Things New and Old

By Cyrus Ingerson Scofield

Compiled and Edited By Arno Clement Gaebelein

Old Testament Studies


ELIJAH DISCOURAGED.

(1 Kings xix:1-8.)

I. The Analysis.

This touching story does not yield to rigid analysis. In the heart of the lesson (see below) its central spiritual theme is discussed.

II. The Heart of the Lesson.

The lesson for to-day, like Peter's denial, and Jacob's subterfuge, and David's sin, furnished a theme for endless sermonic moralizings, mostly of the self-complacent sort. One would fain raise a voice of protest against this misuse of great names by small men. But it would be useless! The dealers in pious platitudes find the occasions too tempting.

The old Puritan preachers, who certainly had brains for better things, especially delighted to set up their pulpits beside Elijah's juniper tree. "Aha!" begins one of them. "And is this our bold denouncer of king's vices? Come out, come out, Elijah! Art thou afraid of a huzzy?"

All this is contemptible enough, and might be passed over without remark, if it had not become in a sense the settled attitude of the Christian mind toward this episode in the life of Elijah—an attitude which completely misses the true meaning, and blinds us to one of the sweetest lessons in the book of God.

The despondency of Elijah was natural enough. It was the reaction from the intense nervous tension of nearly four years of tremendous service; and the heart of the lesson must be found in the Lord's attitude towards His overwrought servant.

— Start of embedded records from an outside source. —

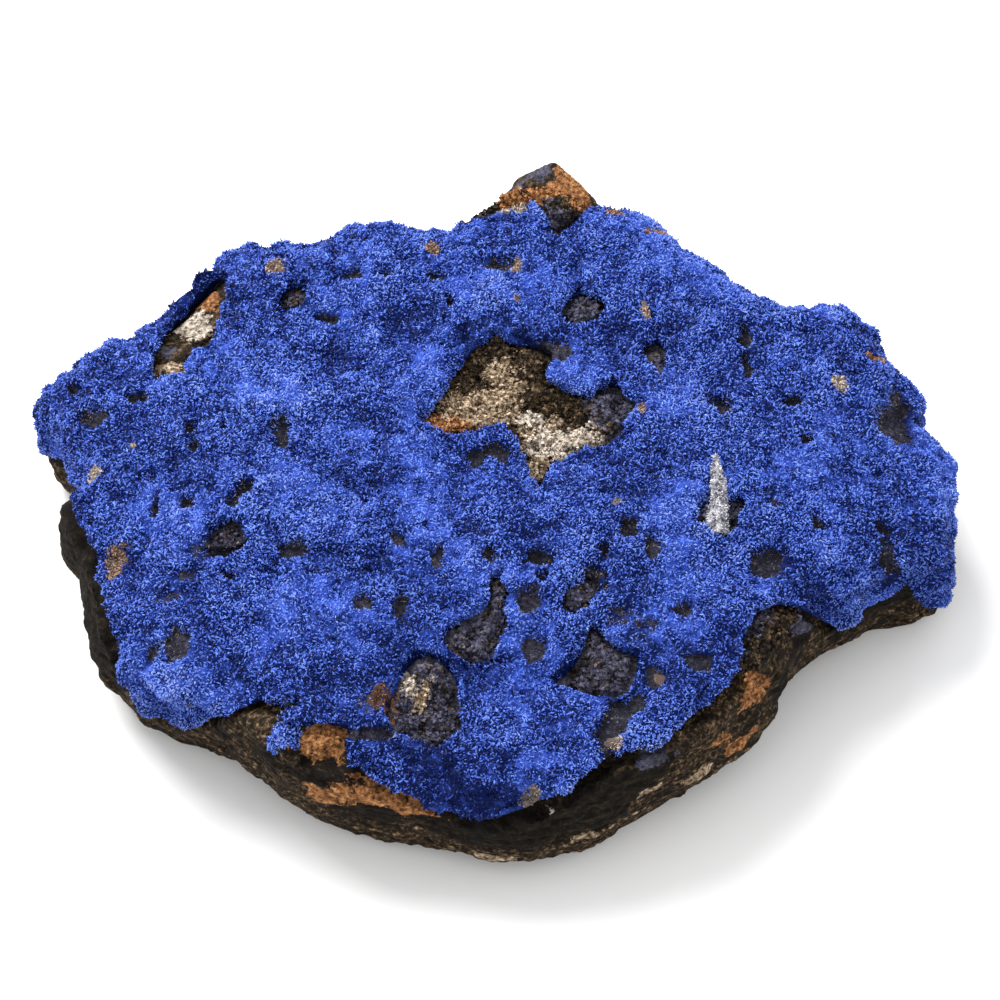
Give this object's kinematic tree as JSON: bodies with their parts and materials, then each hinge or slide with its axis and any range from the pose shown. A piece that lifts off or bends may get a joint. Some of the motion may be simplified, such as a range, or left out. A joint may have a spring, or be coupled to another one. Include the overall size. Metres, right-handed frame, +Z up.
{
  "type": "azurite specimen",
  "caption": "Slab of dark iron-stained host rock with a velvety blue azurite crust over its upper face, resting on a flat cut underside.",
  "frame": {"origin": "middle of the overall plan outline, on the flat underside that the slab rests on", "axes": "+Z up through the azurite face, +X along the longest side of the slab, +Y towards the bare knob on the back rim"},
  "size_m": [0.0856, 0.0684, 0.0181],
  "materials": {
    "host_rock": "rough broken rock, near-black brown with tan speckle and orange iron stains",
    "azurite": "velvety micro-crystals, royal blue with small bright facets",
    "pale_mineral": "fibrous satin, pale grey"
  },
  "bodies": {
    "root": {"matrix_rock": "host_rock", "azurite_crust": "azurite", "azurite_patch": "azurite", "pale_needle": "pale_mineral"}
  },
  "joints": []
}
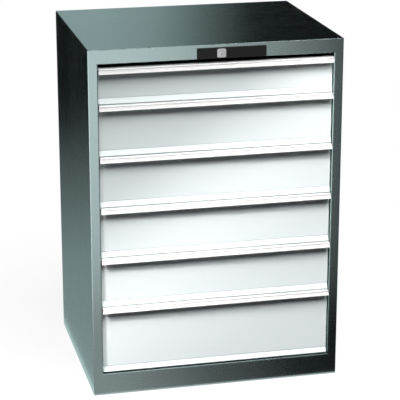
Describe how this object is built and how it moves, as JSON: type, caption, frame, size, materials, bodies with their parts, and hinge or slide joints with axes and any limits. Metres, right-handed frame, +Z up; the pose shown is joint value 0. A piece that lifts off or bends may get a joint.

It certainly is noteworthy that Jehovah did not say any of the things which so monotonously recur in commentaries and sermons. And when Elijah said that he had been very jealous for the Lord God of Hosts, he said no more than the truth. When Paul writes at the end of his life, "I have fought a good fight, I have finished my course, I have kept the faith," we do not accuse him of self-righteousness. And when Elijah said, "1, even I only, am left," he said what appeared to be the truth. Mr. Moody used to say that he would rather have been Elijah's little finger than all of the seven thousand secret disciples.

No, what Jehovah did was very tender and very beautiful. He first of all gave Elijah what a man suffering from nervous reaction most needs—sleep. "He giveth His beloved sleep"; and a beautiful gift it is. And then He sent an angel to cook Elijah's breakfast. In verse 7 it is "The angel of the Lord," and many understand that expression as always referring to the second Person of the Trinity. If so, then it means that Jehovah-Jesus Himself prepared food for His servant, as afterward by the lake in Galilee, He laid bread and fish on the coals for another company of discouraged disciples.

And then He gave the prophet sleep again, and when he awoke, once more gave him food. What tenderness, what motherliness fills the heart of God for His weary, overwrought, disheartened servants on earth! Again and again, in the sense of their failure and weakness they say: "It is enough; now, O Lord, take away my life; for I am not better than my fathers"—forgetting that the divine love and compassion will not respond by judgment, but by tenderest acts of restoration and of comfort. Elijah's God had a better thing for him than death under a juniper tree in the wilderness. God knew, what Elijah did not, that one coming day He would lead His aged servant dry-shod across Jordan, and there meet him with "The chariot of the Lord and the horsemen thereof," thus to take him untouched of death, into the glory above.